A few blocks northeast is the prestigious Bass Museum , in a lovely Art Deco building at 2121 Park Ave (tel 305/673-7530 for opening times and prices). The museum has been undergoing major renovations, overseen by the Japanese architect Arata Isozaki, and its reopening has been put back several times: at time of writing, it was scheduled for early 2002. The museum’s permanent collection consists of fine, if largely unremarkable, European paintings, although its temporary exhibitions are often lively and worth visiting.
The Beaches of Miami Beach
If you took away the Art Deco, the beautiful people and the glittering nightlife, you’d still be left with the simple truth that Miami has a fabulous choice of beaches , twelve miles of calm waters, clean sands, swaying palms and candy-colored lifeguard towers – even if much of the sand in Lummus Park was shipped in from the Bahamas.
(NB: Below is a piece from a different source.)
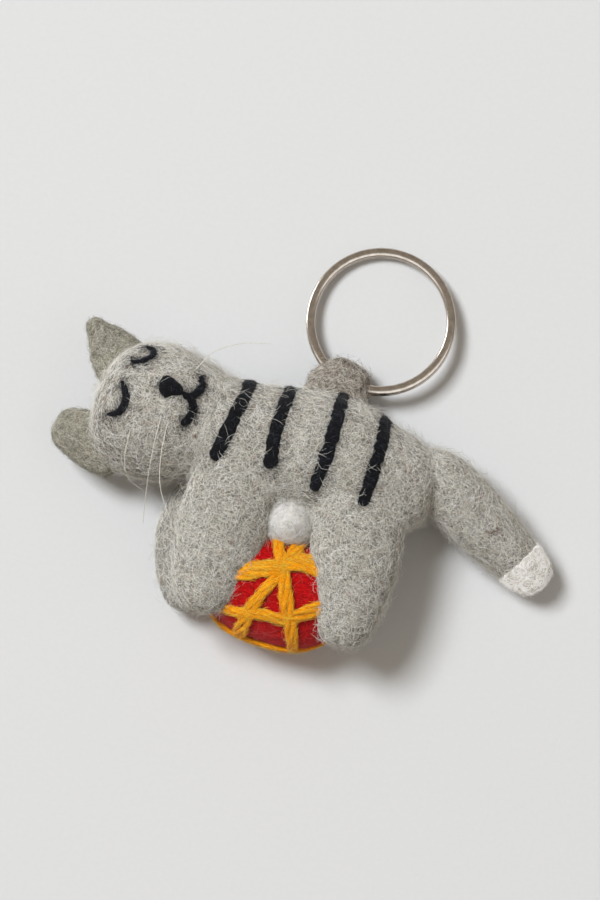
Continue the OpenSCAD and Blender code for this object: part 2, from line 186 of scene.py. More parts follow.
# The split ring, as in the part.
RING_R = 12.05
WIRE_W = 1.6
WIRE_T = 0.95
WIRE_POWER = 2.15
COIL_RISE = 0.505
RING_TILT = np.radians(9)
RING_LOW = np.radians(122)
STRAP_AT = np.radians(133)
JOG_HALF = np.radians(8)
RING_MID = RING_FROM_WAIST + [0.0, 0.0, 2.97811]

# The camera over the cat: turn and width of view, what it looks at, and its lens.
VIEW_TURN = np.radians(17)
VIEW_TALL = 0.1536
VIEW_MID = (1.13, 2.13, 6.0)
LENS = 150
SENSOR = 36
FLOOR_HALF = 1.6


# ---- forms as arrays ----


def curve(points, t):
    """Catmull-Rom curve through the points, at each t from 0 to 1."""
    p = np.asarray(points, float)
    n = len(p) - 1
    s = np.clip(np.asarray(t) * n, 0, n - 1e-9)
    i = s.astype(int)
    f = (s - i)[:, None]
    a, b, c, d = (p[np.clip(i + k, 0, n)] for k in (-1, 0, 1, 2))
    return (2 * b + (c - a) * f + (2 * a - 5 * b + 4 * c - d) * f**2 + (3 * b - a - 3 * c + d) * f**3) / 2


def evenly(path, count):
    """The path cut into equal lengths, with count points."""
    reach = np.concatenate([[0], np.cumsum(np.linalg.norm(np.diff(path, axis=0), axis=1))])
    at = np.linspace(0, reach[-1], count)
    return np.stack([np.interp(at, reach, path[:, k]) for k in range(path.shape[1])], 1)


def unit(v):
    """Vectors brought to length 1."""
    return v / np.maximum(np.linalg.norm(v, axis=-1, keepdims=True), 1e-12)


def dot(a, b):
    """Scalar products, with their axis kept."""
    return (a * b).sum(-1, keepdims=True)


def value_noise(points, size, seed):
    """Smooth noise from -1 to 1: random values at the corners of cubes, blended by 3f^2 - 2f^3."""
    repeat = 32
    lattice = np.random.default_rng(seed).uniform(-1, 1, (repeat, repeat, repeat))
    p = points / size
    i = np.floor(p).astype(int)
    f = p - i
    f = f * f * (3 - 2 * f)
    total = 0
    for corner in np.ndindex(2, 2, 2):
        share = np.prod(np.where(corner, f, 1 - f), axis=-1)
        k = (i + corner) % repeat
        total = total + share * lattice[k[..., 0], k[..., 1], k[..., 2]]
    return total


def dents(points, depth):
    """The hand-felted unevenness: broad swells, needle dents and a fine grain, summed."""
    return depth * (
        value_noise(points, 6.0, 1) + 0.55 * value_noise(points, 2.3, 2) + 0.22 * value_noise(points, 0.8, 3)
    )


class Form:
    """A soft closed body on stations: an ellipse that stands on edge across their curve, whose size
    falls away at both ends by (1 - |2t - 1| ** power) ** (1 / power)."""

    def __init__(self, line, power):
        self.line = np.array(line, float)
        self.power = power

    def spine(self, t):
        """Middle, sideways direction in plan, half width and half thickness at each t, with full ends."""
        s = curve(self.line, t)
        ahead = curve(self.line, np.minimum(t + 0.02, 1)) - curve(self.line, np.maximum(t - 0.02, 0))
        ahead = unit(ahead[:, :2])
        across = np.stack([-ahead[:, 1], ahead[:, 0], np.zeros(len(s))], 1)
        return s[:, :3], across, s[:, 3], s[:, 4]

    def grid(self, rows, cols):
        """Points by row along the body and by column round it, with a pole at each end."""
        t = (1 - np.cos(np.pi * np.linspace(0, 1, rows + 1))) / 2
        middle, across, half_w, half_t = self.spine(t)
        fall = np.maximum(0, 1 - np.abs(2 * t - 1) ** self.power) ** (1 / self.power)
        q = 2 * np.pi * np.arange(cols) / cols
        flat = (fall * half_w)[:, None] * np.cos(q)
        rise = (fall * half_t)[:, None] * np.sin(q)
        return middle[:, None] + flat[..., None] * across[:, None] + rise[..., None] * UP

    def away(self, points):
        """About how far outside the body each point is, negative inside. With e the point's share of its
        section and s its place along the line from -1 to 1, F = (e^p + |s|^p)^(1/p) - 1, over F's slope."""
        t = np.linspace(0, 1, 49)
        middle, across, half_w, half_t = self.spine(t)
        gap = points[:, None, :2] - middle[None, :, :2]
        k = (gap**2).sum(-1).argmin(1)
        d = points - middle[k]
        side = across[k]
        ahead = np.stack([side[:, 1], -side[:, 0], 0 * side[:, 0]], 1)
        length = extent(middle[:, :2])
        s = 2 * (t[k] + (d * ahead).sum(1) / length) - 1
        x = (d * side).sum(1)
        e = np.hypot(x / half_w[k], d[:, 2] / half_t[k])
        size = np.where(e > 1e-6, np.hypot(x, d[:, 2]) / np.maximum(e, 1e-6), half_w[k])
        p = self.power
        g = np.maximum((e**p + np.abs(s) ** p) ** (1 / p), 1e-6)
        slope = np.hypot((e / g) ** (p - 1) / size, (np.abs(s) / g) ** (p - 1) * 2 / length)
        return (g - 1) / np.maximum(slope, 1e-3)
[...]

The young and the beautiful soak up the rays between 5th and 21st, a convenient hop from the juice bars and cafés on Ocean Drive. Lummus Park , from 6th to 14th, is the heart of the South Beach scene, and there’s an unofficial gay section roughly around 18th. North of 21st it’s more family-oriented, with a boardwalk running between the shore and the hotels up to 46th. To the south, Ocean Park and South Pointe are favored by Cuban families, and are especially convivial at weekends. For swimming , head up to 85th, a quiet stretch usually patrolled by lifeguards.